/---

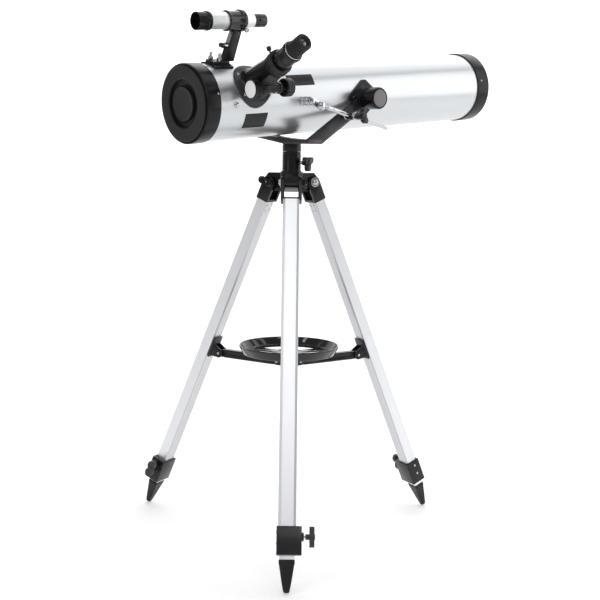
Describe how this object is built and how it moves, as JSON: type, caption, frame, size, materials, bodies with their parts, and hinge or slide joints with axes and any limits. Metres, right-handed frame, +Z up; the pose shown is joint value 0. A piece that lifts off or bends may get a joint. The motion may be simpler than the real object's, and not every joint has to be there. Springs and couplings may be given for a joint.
{
  "type": "telescope on tripod",
  "caption": "Newtonian reflector telescope with finder and side focuser, on an offset yoke mount with slow-motion rod and a folding aluminium tripod with accessory tray.",
  "frame": {"origin": "floor level, under the centre of the bounding box", "axes": "+Z up; +X along the optical tube's heading from its open end towards the mirror; the focuser side faces -Y"},
  "size_m": [0.6913, 0.5462, 0.9146],
  "materials": {
    "silver_paint": "metallic silver, semi-gloss",
    "black_plastic": "satin moulded",
    "black_metal": "satin paint",
    "gloss_black": "polished moulded",
    "chrome_steel": "plated, bright",
    "anodised_aluminium": "satin anodised extrusion",
    "mirror_glass": "aluminised, polished",
    "foot_rubber": "matte"
  },
  "bodies": {
    "tripod": {"tripod_head": "black_plastic", "leg_1_wing_bolt": "black_plastic", "leg_2_wing_bolt": "black_plastic", "leg_3_wing_bolt": "black_plastic"},
    "azimuth_lock": {"azimuth_lock_knob": "black_plastic"},
    "yoke": {"yoke_fork": "black_metal"},
    "optical_tube": {"main_tube": "silver_paint", "front_ring": "black_plastic", "rear_cell": "black_plastic", "primary_mirror": "mirror_glass", "mirror_support": "black_metal", "secondary_spider": "black_metal", "trunnion_plate_near": "black_plastic", "trunnion_plate_far": "black_plastic", "rod_post": "chrome_steel", "focuser_base": "black_plastic", "finder_bracket": "black_plastic", "finder_tube": "silver_paint", "finder_hood": "black_plastic", "finder_eyepiece": "black_plastic"},
    "altitude_lock_near": {"altitude_knob_near": "black_plastic"},
    "altitude_lock_far": {"altitude_knob_far": "black_plastic"},
    "rod_swivel_clamp": {"rod_clamp": "chrome_steel"},
    "rod": {"altitude_rod": "chrome_steel"},
    "rod_lock": {"rod_clamp_knob": "black_plastic"},
    "dust_cover": {"dust_cap": "black_plastic"},
    "aperture_cover": {"aperture_cap": "black_plastic"},
    "drawtube": {"focuser_drawtube": "black_plastic"},
    "pinion": {"focus_pinion": "chrome_steel", "focus_knob_front": "black_plastic", "focus_knob_rear": "black_plastic"},
    "adapter": {"eyepiece_adapter": "black_plastic"},
    "ocular": {"eyepiece": "black_plastic"},
    "ocular_lock": {"eyepiece_lock_screw": "chrome_steel"},
    "spreader": {"spreader_hub": "black_plastic", "accessory_tray": "gloss_black"},
    "leg_1": {"leg_1_bracket": "black_plastic", "leg_1_outer": "anodised_aluminium", "leg_1_clamp": "black_plastic", "leg_1_brace_bracket": "black_plastic"},
    "leg_1_extension": {"leg_1_inner": "anodised_aluminium", "leg_1_foot": "foot_rubber"},
    "leg_1_lock": {"leg_1_clamp_knob": "black_plastic"},
    "brace_1_arm": {"brace_1": "black_plastic"},
    "leg_2": {"leg_2_bracket": "black_plastic", "leg_2_outer": "anodised_aluminium", "leg_2_clamp": "black_plastic", "leg_2_brace_bracket": "black_plastic"},
    "leg_2_extension": {"leg_2_inner": "anodised_aluminium", "leg_2_foot": "foot_rubber"},
    "leg_2_lock": {"leg_2_clamp_knob": "black_plastic"},
    "brace_2_arm": {"brace_2": "black_plastic"},
    "leg_3": {"leg_3_bracket": "black_plastic", "leg_3_outer": "anodised_aluminium", "leg_3_clamp": "black_plastic", "leg_3_brace_bracket": "black_plastic"},
    "leg_3_extension": {"leg_3_inner": "anodised_aluminium", "leg_3_foot": "foot_rubber"},
    "leg_3_lock": {"leg_3_clamp_knob": "black_plastic"},
    "brace_3_arm": {"brace_3": "black_plastic"}
  },
  "joints": [
    {"name": "azimuth", "type": "hinge", "parent": "tripod", "child": "yoke", "pos_m": [-0.1072, -0.0256, 0.69], "axis": [0, 0, 1], "continuous": true},
    {"name": "azimuth_lock_turn", "type": "hinge", "parent": "tripod", "child": "azimuth_lock", "pos_m": [-0.09971, -0.04735, 0.667], "axis": [0.3256, -0.9455, 0], "range_deg": [-90, 90]},
    {"name": "altitude", "type": "hinge", "parent": "yoke", "child": "optical_tube", "pos_m": [0.00412, -0.0256, 0.7803], "axis": [0, 1, 0], "range_deg": [-1, 50]},
    {"name": "altitude_lock_near_turn", "type": "hinge", "parent": "yoke", "child": "altitude_lock_near", "pos_m": [0.00412, -0.0256, 0.7803], "axis": [0, -1, 0], "range_deg": [-90, 90]},
    {"name": "altitude_lock_far_turn", "type": "hinge", "parent": "yoke", "child": "altitude_lock_far", "pos_m": [0.00412, -0.0256, 0.7803], "axis": [0, 1, 0], "range_deg": [-90, 90]},
    {"name": "rod_swivel", "type": "hinge", "parent": "yoke", "child": "rod_swivel_clamp", "pos_m": [-0.05479, -0.1196, 0.74807], "axis": [0, 1, 0], "range_deg": [-2, 64]},
    {"name": "rod_slide", "type": "slide", "parent": "rod_swivel_clamp", "child": "rod", "axis": [-0.9761, 0, 0.2172], "range_m": [-0.0015, 0.0535]},
    {"name": "rod_lock_turn", "type": "hinge", "parent": "rod_swivel_clamp", "child": "rod_lock", "pos_m": [-0.05479, -0.1196, 0.74807], "axis": [0, -1, 0], "range_deg": [-90, 90]},
    {"name": "dust_cap_off", "type": "slide", "parent": "optical_tube", "child": "dust_cover", "axis": [-0.9965, 0, -0.0836], "range_m": [0, 0.06]},
    {"name": "aperture_cap_off", "type": "slide", "parent": "dust_cover", "child": "aperture_cover", "axis": [-0.9965, 0, -0.0836], "range_m": [0, 0.04]},
    {"name": "focus_turn", "type": "hinge", "parent": "optical_tube", "child": "pinion", "pos_m": [-0.23628, -0.11804, 0.78702], "axis": [0.9965, 0, 0.0836], "range_deg": [0, 264]},
    {"name": "focus_travel", "type": "slide", "parent": "optical_tube", "child": "drawtube", "axis": [-0.0353, -0.9063, 0.4211], "range_m": [0, 0.03]},
    {"name": "adapter_out", "type": "slide", "parent": "drawtube", "child": "adapter", "axis": [-0.0353, -0.9063, 0.4211], "range_m": [0, 0.04]},
    {"name": "eyepiece_out", "type": "slide", "parent": "adapter", "child": "ocular", "axis": [-0.0353, -0.9063, 0.4211], "range_m": [0, 0.05]},
    {"name": "eyepiece_lock_turn", "type": "hinge", "parent": "drawtube", "child": "ocular_lock", "pos_m": [-0.2528, -0.13946, 0.84283], "axis": [-0.4693, -0.0559, 0.8813], "range_deg": [-90, 90]},
    {"name": "spreader_rise", "type": "slide", "parent": "tripod", "child": "spreader", "axis": [0, 0, 1], "range_m": [0, 0.085]},
    {"name": "leg_1_fold", "type": "hinge", "parent": "tripod", "child": "leg_1", "pos_m": [-0.1315, -0.05442, 0.633], "axis": [0.7645, -0.6447, 0], "range_deg": [0, 5.25]},
    {"name": "leg_1_extend", "type": "slide", "parent": "leg_1", "child": "leg_1_extension", "axis": [-0.256, -0.3036, -0.9178], "range_m": [0, 0.32]},
    {"name": "leg_1_lock_turn", "type": "hinge", "parent": "leg_1", "child": "leg_1_lock", "pos_m": [-0.26294, -0.25566, 0.08168], "axis": [0.7645, -0.6447, 0], "range_deg": [-90, 90]},
    {"name": "brace_1_turn", "type": "hinge", "parent": "spreader", "child": "brace_1_arm", "pos_m": [-0.11977, -0.04051, 0.3115], "axis": [0.7645, -0.6447, 0], "range_deg": [0, 45.3]},
    {"name": "leg_2_fold", "type": "hinge", "parent": "tripod", "child": "leg_2", "pos_m": [-0.07009, -0.03224, 0.633], "axis": [0.1761, 0.9844, 0], "range_deg": [0, 5.25]},
    {"name": "leg_2_extend", "type": "slide", "parent": "leg_2", "child": "leg_2_extension", "axis": [0.3909, -0.0699, -0.9178], "range_m": [0, 0.32]},
    {"name": "leg_2_lock_turn", "type": "hinge", "parent": "leg_2", "child": "leg_2_lock", "pos_m": [0.16991, -0.04545, 0.08168], "axis": [0.1761, 0.9844, 0], "range_deg": [-90, 90]},
    {"name": "brace_2_turn", "type": "hinge", "parent": "spreader", "child": "brace_2_arm", "pos_m": [-0.088, -0.02903, 0.3115], "axis": [0.1761, 0.9844, 0], "range_deg": [0, 45.3]},
    {"name": "leg_3_fold", "type": "hinge", "parent": "tripod", "child": "leg_3", "pos_m": [-0.12001, 0.00986, 0.633], "axis": [-0.9405, -0.3397, 0], "range_deg": [0, 5.25]},
    {"name": "leg_3_extend", "type": "slide", "parent": "leg_3", "child": "leg_3_extension", "axis": [-0.1349, 0.3735, -0.9178], "range_m": [0, 0.32]},
    {"name": "leg_3_lock_turn", "type": "hinge", "parent": "leg_3", "child": "leg_3_lock", "pos_m": [-0.22857, 0.22431, 0.08168], "axis": [-0.9405, -0.3397, 0], "range_deg": [-90, 90]},
    {"name": "brace_3_turn", "type": "hinge", "parent": "spreader", "child": "brace_3_arm", "pos_m": [-0.11382, -0.00726, 0.3115], "axis": [-0.9405, -0.3397, 0], "range_deg": [0, 45.3]}
  ],
  "couplings": [
    {"joint": "rod_swivel", "follows": "altitude", "ratio": 1.255},
    {"joint": "rod_slide", "follows": "altitude", "m_per_rad": 0.0595},
    {"joint": "focus_travel", "follows": "focus_turn", "m_per_rad": 0.0065},
    {"joint": "spreader_rise", "follows": "leg_1_fold", "m_per_rad": 0.92},
    {"joint": "brace_1_turn", "follows": "leg_1_fold", "ratio": 8.6},
    {"joint": "brace_2_turn", "follows": "leg_1_fold", "ratio": 8.6},
    {"joint": "leg_2_fold", "follows": "leg_1_fold", "ratio": 1},
    {"joint": "brace_3_turn", "follows": "leg_1_fold", "ratio": 8.6},
    {"joint": "leg_3_fold", "follows": "leg_1_fold", "ratio": 1}
  ]
}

\---

What is being asked ▸
Find how many lines include the string "caption" and report that number alone.

Completed exercise ▸
2